# [Collected data]
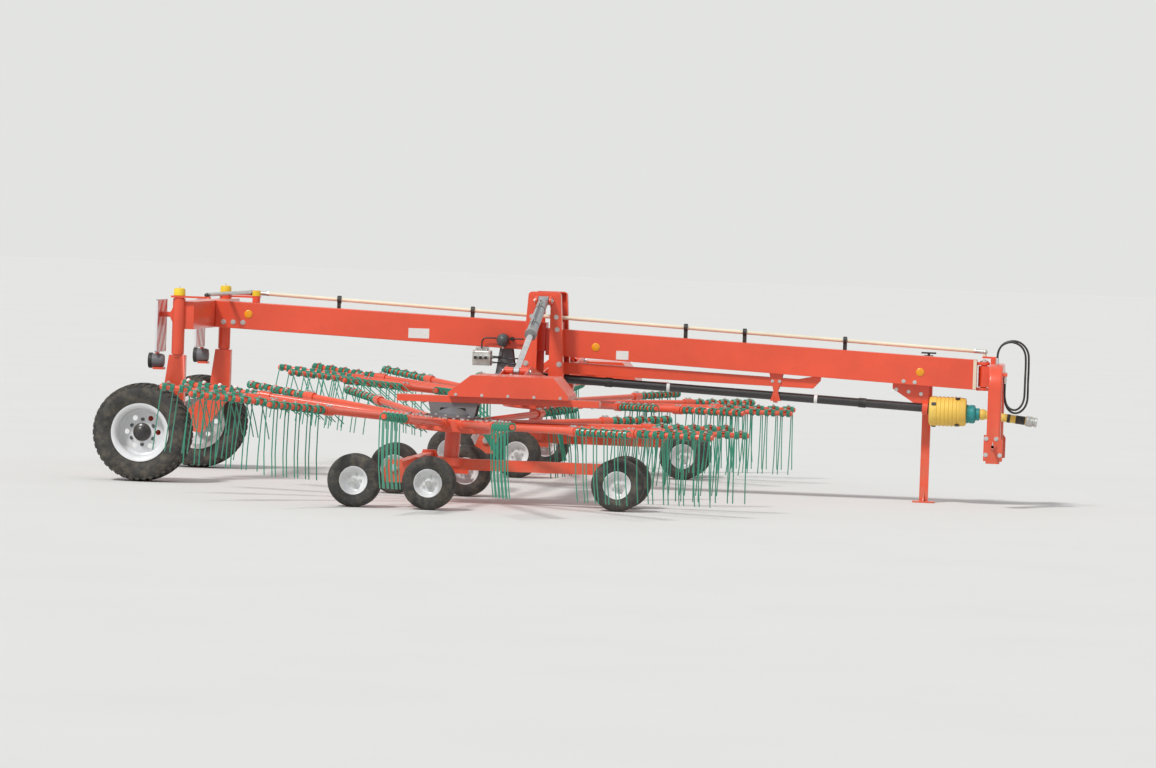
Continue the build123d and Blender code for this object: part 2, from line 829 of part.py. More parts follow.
base_z = hub_half + air
gearbox_profile = [
    (0, base_z),
    (gearbox_base_r, base_z),
    (gearbox_base_r, base_z + gearbox_base),
    (gearbox_low_r, base_z + gearbox_base),
    (gearbox_low_r, base_z + gearbox_base + 24),
    (gearbox_top_r, base_z + 84),
    (gearbox_top_r, base_z + 104),
    (0, base_z + 104),
]
rotor_gearbox = rotor_place * revolve(Plane.XZ * Polygon(*gearbox_profile, align=None), axis=Axis.Z)
rotor_gearbox += bar((rotor_x, rotor_y, rotor_z + base_z + 60), (rotor_x, rotor_y, rail_z), gearbox_top_r - 6)
rotor_gearbox += bar((rotor_x, rotor_y - 60, input_z), (rotor_x, rotor_y - 150, input_z), 52)
rotor_gearbox += bar((rotor_x, rotor_y - 100, input_z), (rotor_x, input_y, input_z), ball_r)
for sign in (-1, 1):
    y = rotor_y + sign * bracket_half_y
    leg_z = rotor_z + base_z + gearbox_base - 8
    rotor_gearbox += side_plate(
        [
            (rotor_x - 190, rail_z),
            (rotor_x + 190, rail_z),
            (rotor_x + 165, leg_z),
            (rotor_x + 115, leg_z),
            (rotor_x + 95, rail_z - 40),
            (rotor_x - 95, rail_z - 40),
            (rotor_x - 115, leg_z),
            (rotor_x - 165, leg_z),
        ],
        y - bracket_plate / 2,
        y + bracket_plate / 2,
    )
rotor_gearbox += block(
    rotor_x - 190,
    rotor_x + 190,
    rotor_y - bracket_half_y,
    rotor_y + bracket_half_y,
    rail_z - bracket_plate,
    rail_z,
)
both_sides("rotor_gearbox", rotor_gearbox)

# Rotor chassis: post, bars, bogies and axles
post_bottom = -(rotor_z - chassis_z)
post_length = hub_half + air - post_bottom
chassis = rotor_place * (Pos(0, 0, post_bottom + post_length / 2) * Cylinder(post_r, post_length))
half_bar = chassis_bar / 2
pivot_x = rotor_x + (bogie_rear_x + bogie_front_x) / 2
nose = rotor_x + nose_x
rocker_y = bogie_y - small_width / 2 - 45
chassis += block(pivot_x - 40, nose - 60, rotor_y - 35, rotor_y + 35, chassis_z - half_bar, chassis_z + half_bar)
chassis += block(pivot_x - 35, pivot_x + 35, rotor_y - rocker_y, rotor_y + rocker_y, chassis_z - 40, chassis_z + 40)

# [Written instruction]
Output all of the data again. Match it exactly.

# [Written solution]
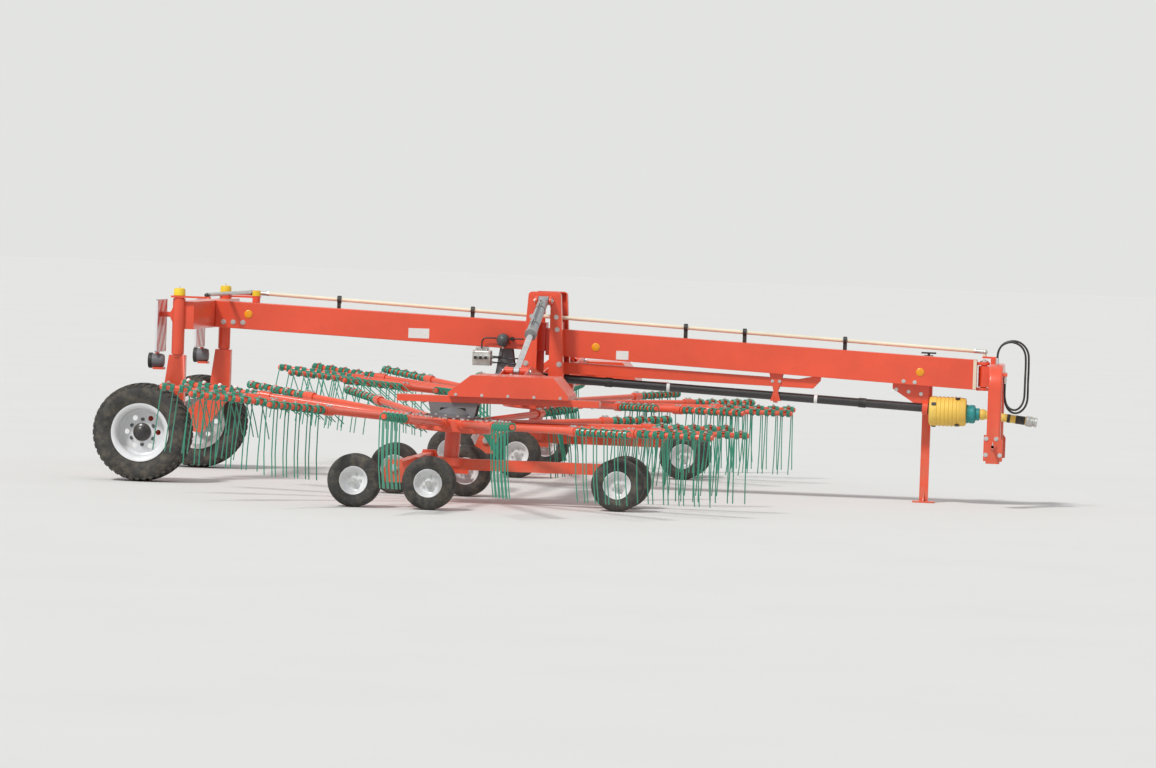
Continue the build123d and Blender code for this object: part 2, from line 829 of part.py. More parts follow.
base_z = hub_half + air
gearbox_profile = [
    (0, base_z),
    (gearbox_base_r, base_z),
    (gearbox_base_r, base_z + gearbox_base),
    (gearbox_low_r, base_z + gearbox_base),
    (gearbox_low_r, base_z + gearbox_base + 24),
    (gearbox_top_r, base_z + 84),
    (gearbox_top_r, base_z + 104),
    (0, base_z + 104),
]
rotor_gearbox = rotor_place * revolve(Plane.XZ * Polygon(*gearbox_profile, align=None), axis=Axis.Z)
rotor_gearbox += bar((rotor_x, rotor_y, rotor_z + base_z + 60), (rotor_x, rotor_y, rail_z), gearbox_top_r - 6)
rotor_gearbox += bar((rotor_x, rotor_y - 60, input_z), (rotor_x, rotor_y - 150, input_z), 52)
rotor_gearbox += bar((rotor_x, rotor_y - 100, input_z), (rotor_x, input_y, input_z), ball_r)
for sign in (-1, 1):
    y = rotor_y + sign * bracket_half_y
    leg_z = rotor_z + base_z + gearbox_base - 8
    rotor_gearbox += side_plate(
        [
            (rotor_x - 190, rail_z),
            (rotor_x + 190, rail_z),
            (rotor_x + 165, leg_z),
            (rotor_x + 115, leg_z),
            (rotor_x + 95, rail_z - 40),
            (rotor_x - 95, rail_z - 40),
            (rotor_x - 115, leg_z),
            (rotor_x - 165, leg_z),
        ],
        y - bracket_plate / 2,
        y + bracket_plate / 2,
    )
rotor_gearbox += block(
    rotor_x - 190,
    rotor_x + 190,
    rotor_y - bracket_half_y,
    rotor_y + bracket_half_y,
    rail_z - bracket_plate,
    rail_z,
)
both_sides("rotor_gearbox", rotor_gearbox)

# Rotor chassis: post, bars, bogies and axles
post_bottom = -(rotor_z - chassis_z)
post_length = hub_half + air - post_bottom
chassis = rotor_place * (Pos(0, 0, post_bottom + post_length / 2) * Cylinder(post_r, post_length))
half_bar = chassis_bar / 2
pivot_x = rotor_x + (bogie_rear_x + bogie_front_x) / 2
nose = rotor_x + nose_x
rocker_y = bogie_y - small_width / 2 - 45
chassis += block(pivot_x - 40, nose - 60, rotor_y - 35, rotor_y + 35, chassis_z - half_bar, chassis_z + half_bar)
chassis += block(pivot_x - 35, pivot_x + 35, rotor_y - rocker_y, rotor_y + rocker_y, chassis_z - 40, chassis_z + 40)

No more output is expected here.